The report found that actively managed investment funds “remained more expensive than passive funds and ETFs, such that their net performance was on average lower in comparison.”

For investment funds overall, the report noted that investors paid around €3,000 in costs over 10 years for an initial investment of €10,000 in a hypothetical portfolio of equity, bond and balanced funds. Net of costs, the portfolio had a final value of €18,500 after 10 years.

While inflation was low for much of this period, by 2021 rising inflation was starting to negatively impact portfolio values, the report noted.

It estimated that rising inflation cost investors another €2,000, further reducing the final value of the hypothetical portfolio to €16,500.

The report also compared the returns of ESG products with non-ESG products, finding that ESG products outperformed on average, but the results varied across asset classes.

“In 2021, equity and mixed ESG funds outperformed their non-ESG peers but the performance of ESG bond funds was lower than the performance of non-ESG bond funds,” it said.

Additionally, while ESG funds remained cheaper overall than their non-ESG peers, for equity ETFs, ESG products were more expensive than non-ESG funds, the research found.

Finally, the report noted that, while retail investment costs are declining slowly, over time these reductions add up.

For equity funds, ongoing costs declined from 1.72% in the period between 2008 and 2017 (when ESMA released its first report on the topic) to 1.57% in the period between 2012 and 2021.
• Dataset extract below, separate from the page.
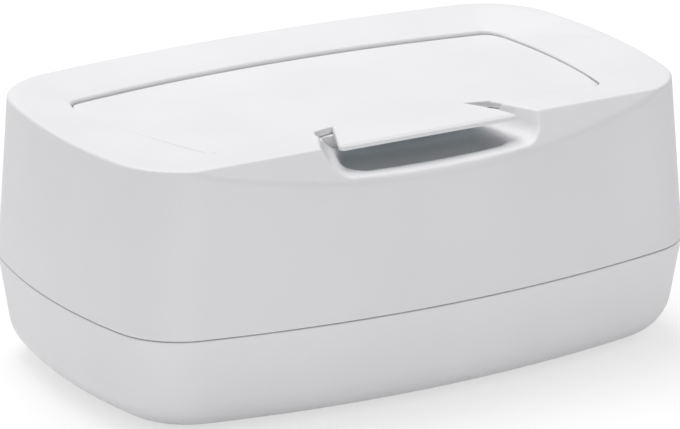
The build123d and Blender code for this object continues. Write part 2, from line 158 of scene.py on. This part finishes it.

For bond and balanced funds the average decline was smaller, it noted, with costs only declining by about 3.6% over the 10-year period (compared with the 9% drop for equity funds).

“Whilst the cost incurred by investors is slowly declining compared to the past years, the availability of well-designed and cost-efficient products is a key element to encourage increased consumer participation in the European capital markets,” Ross noted.